Hudson allowed four runs on five hits. Three of those runs were driven home by Arizona catcher Carson Kelly, a former Cardinal. He had an RBI single off Hudson in the first inning and then a two-out, two-run single to tag the right-hander in the third inning.
Kelly’s third inning single gave Arizona a 4-2 lead.
Hudson left the game to the bullpen after the Cardinals had tied it, 4-4.
In the middle of rallies to help the Cardinals tie the game and then break that tie was No. 9 hitter Nootbaar. The 24-year-old right fielder has emerged this month as the team’s starter in right, leadoff hitter against right-handed batters, and increasingly more.

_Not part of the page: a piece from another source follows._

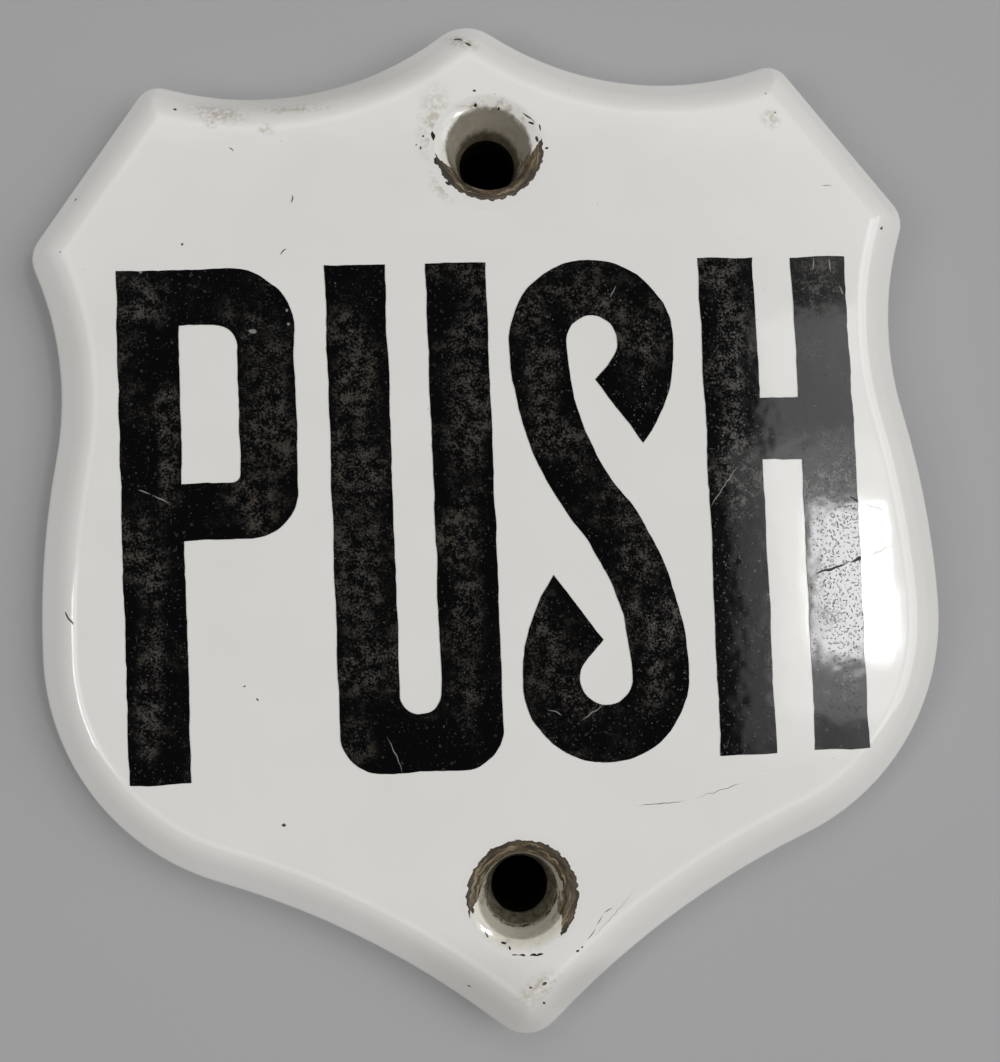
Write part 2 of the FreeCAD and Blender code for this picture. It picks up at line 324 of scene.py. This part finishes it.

He drew a walk in the third inning that, with help from Goldschmidt, became the Cardinals’ tying run for a 2-2 game. In the fourth, Nootbaar singled home Andrew Knizner to tie the game, 4-4.
For one of the few times in the game, the score stalled there for an inning or two.
That’s where Nootbaar found it in the sixth inning. The Cardinals had bounced Bumgarner from the game after a walk, and Knizner’s walk would put two runners on base. Nootbaar stung a pitch from reliever Noe Ramirez into the right-field corner. He dashed for a triple – his third of the season. When the ball misplayed in right, Nootbaar had a chance to cruise home to add a run to his two tiebreaking RBIs.
There was no time for Cardinals’ third baseman and nine-time Gold Glove winner Nolan Arenado to mess with trying to reach the ball with that decorated glove of his.
In the sixth inning, Arizona center fielder Alek Thomas chopped a grounder that bounded high over the head of the pitcher and toward the back of the mound. Charging from his spot at third base, Arenado only had time to catch the rainbow on its way down and throw in the same motion.
He barely had time to get a proper grip.
Arenado timed his arm swing so that his hand grabbed the baseball out of the air, and he continued the throwing motion toward first base. The throw was low, but in time for Goldschmidt to snare it and get Thomas by a step. Expect to see the play in November as Arenado is fitted for a 10th consecutive Gold Glove, even though it had no part in this highlight.